The lyrics are gorgeous but also evasive. If it weren’t for the rather sharp ending (“cut to pieces, torn to ribbons, caustic in your criticism”), I would have leaned towards a song about waiting for something that builds, grows. I even thought of pregnancy, with lines like “now this endless slow passage to wait” and “a growing pain but it’s holding us so nearly”).

In fact, there’s so many little things in the whole song that allude to expecting a child (“sleeping on a name, I would wait forever, to hear that sound you’ll make”), that the ending threw me so much, that every other idea is submerged under this imagery of waiting for a child.
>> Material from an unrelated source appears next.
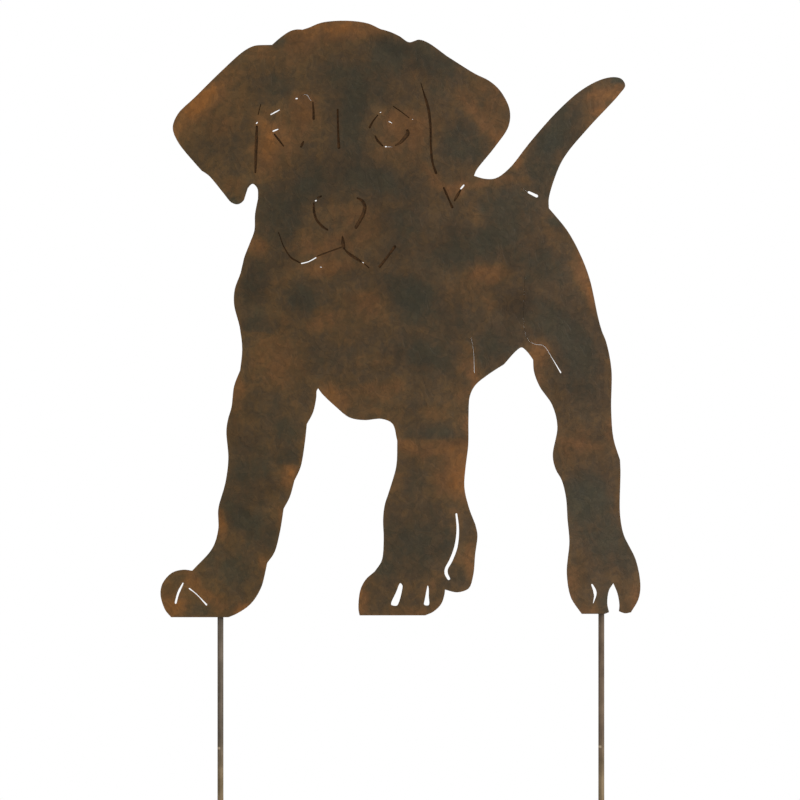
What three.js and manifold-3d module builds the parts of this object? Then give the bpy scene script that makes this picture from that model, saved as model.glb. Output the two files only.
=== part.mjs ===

But of course, just because one school essay interpretation can’t get out of its rut doesn’t mean that you can’t. It might be about so many things. Pregnancy and children in themselves can be metaphors for creating things. Waiting for something to evolve can happen in all areas of life. It could even be a song about the creation of a song, that journey from that first idea that is such a safe thing inside your head, to the first timid movements, the long way to a song that feels complete, up to the moment you have to show it to others and bear their thoughts. Or it could be something completely different.

There’s songs that perfectly capture that one feeling or moment in life and then there’s songs that capture so many of them.